▶ [YOUR INSTRUCTIONS]: Return the lines exactly as they stand, from the first of the material through the line containing "# nibs of neighbouring".
:::
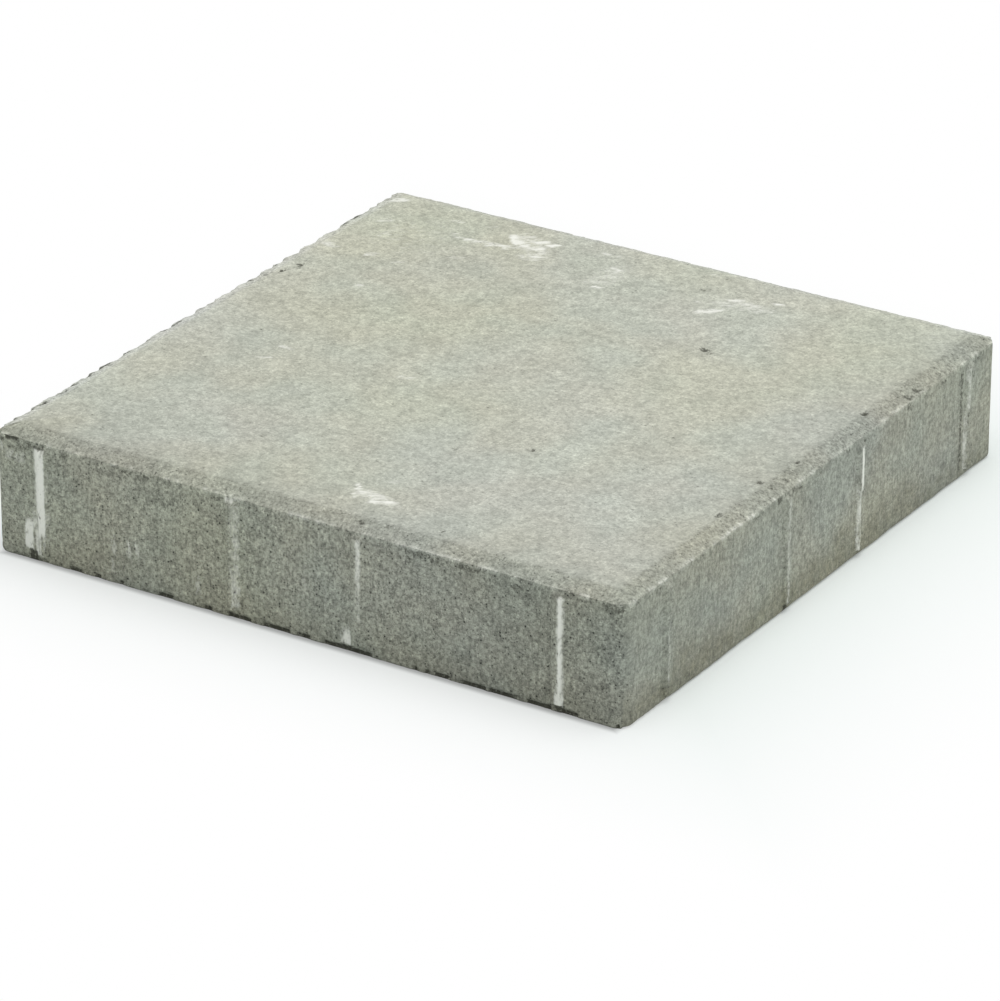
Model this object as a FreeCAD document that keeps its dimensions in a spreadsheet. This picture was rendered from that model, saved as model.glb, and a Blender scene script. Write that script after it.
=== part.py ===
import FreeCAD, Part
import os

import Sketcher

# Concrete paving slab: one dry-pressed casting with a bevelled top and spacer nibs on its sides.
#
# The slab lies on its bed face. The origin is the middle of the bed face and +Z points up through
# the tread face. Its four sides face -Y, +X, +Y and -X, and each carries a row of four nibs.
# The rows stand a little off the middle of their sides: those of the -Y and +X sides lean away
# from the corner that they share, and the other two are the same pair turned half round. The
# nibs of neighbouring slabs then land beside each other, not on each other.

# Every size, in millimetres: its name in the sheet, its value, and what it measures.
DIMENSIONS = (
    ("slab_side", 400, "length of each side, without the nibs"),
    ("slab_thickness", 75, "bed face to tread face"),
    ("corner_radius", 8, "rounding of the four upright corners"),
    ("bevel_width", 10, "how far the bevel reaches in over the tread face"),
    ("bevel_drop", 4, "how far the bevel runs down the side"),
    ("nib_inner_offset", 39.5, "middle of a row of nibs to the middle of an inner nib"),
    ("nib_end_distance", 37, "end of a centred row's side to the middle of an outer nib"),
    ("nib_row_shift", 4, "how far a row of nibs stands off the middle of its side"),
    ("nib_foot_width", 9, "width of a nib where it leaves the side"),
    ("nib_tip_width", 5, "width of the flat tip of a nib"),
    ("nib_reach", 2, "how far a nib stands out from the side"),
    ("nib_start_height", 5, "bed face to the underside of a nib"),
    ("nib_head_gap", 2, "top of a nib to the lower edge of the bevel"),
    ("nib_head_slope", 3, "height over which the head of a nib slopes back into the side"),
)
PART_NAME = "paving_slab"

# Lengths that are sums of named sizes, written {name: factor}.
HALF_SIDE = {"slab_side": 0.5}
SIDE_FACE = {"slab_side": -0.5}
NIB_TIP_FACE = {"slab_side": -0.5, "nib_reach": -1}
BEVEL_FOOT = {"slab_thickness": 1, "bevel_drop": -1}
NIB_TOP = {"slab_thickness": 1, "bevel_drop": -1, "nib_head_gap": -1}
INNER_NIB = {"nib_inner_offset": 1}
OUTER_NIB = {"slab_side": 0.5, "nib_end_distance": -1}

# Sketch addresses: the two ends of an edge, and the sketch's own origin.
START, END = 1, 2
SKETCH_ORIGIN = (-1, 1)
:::
▶ [ANSWER TO THE TASK]:
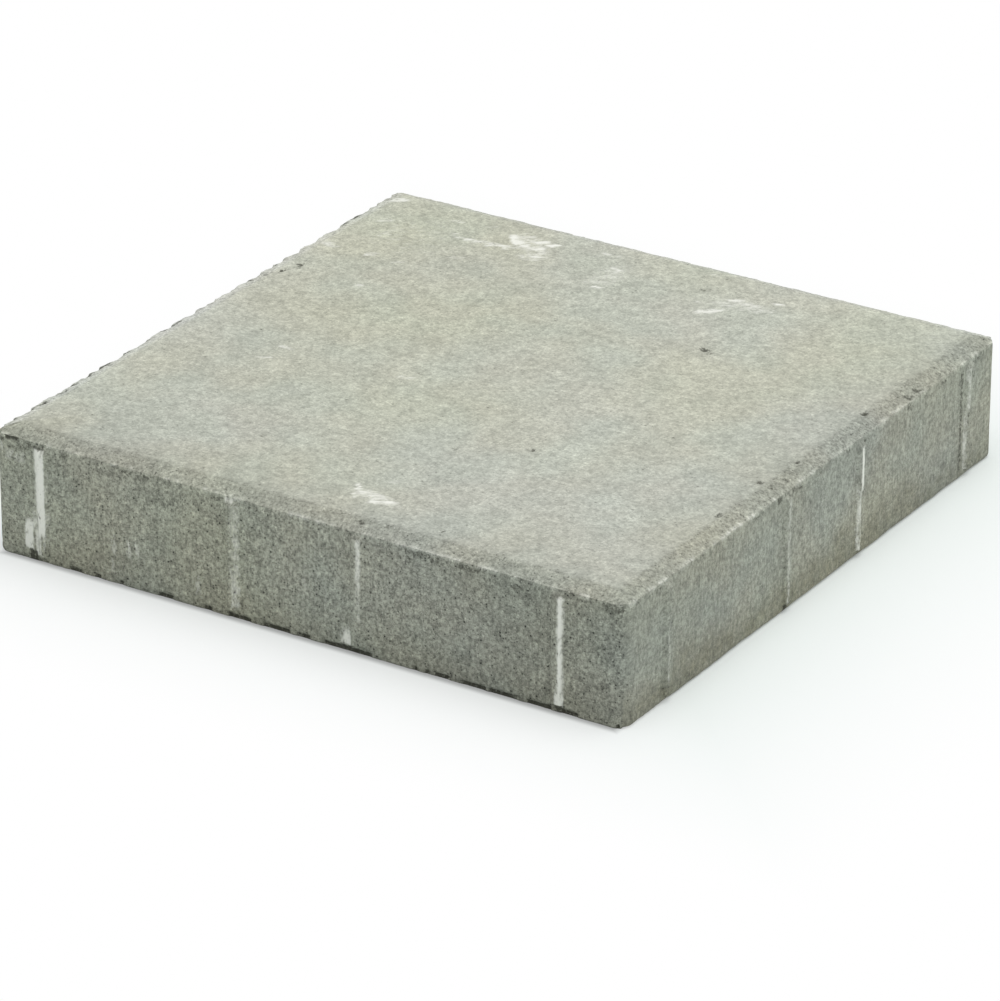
Model this object as a FreeCAD document that keeps its dimensions in a spreadsheet. This picture was rendered from that model, saved as model.glb, and a Blender scene script. Write that script after it.
=== part.py ===
import FreeCAD, Part
import os

import Sketcher

# Concrete paving slab: one dry-pressed casting with a bevelled top and spacer nibs on its sides.
#
# The slab lies on its bed face. The origin is the middle of the bed face and +Z points up through
# the tread face. Its four sides face -Y, +X, +Y and -X, and each carries a row of four nibs.
# The rows stand a little off the middle of their sides: those of the -Y and +X sides lean away
# from the corner that they share, and the other two are the same pair turned half round. The
# nibs of neighbouring slabs then land beside each other, not on each other.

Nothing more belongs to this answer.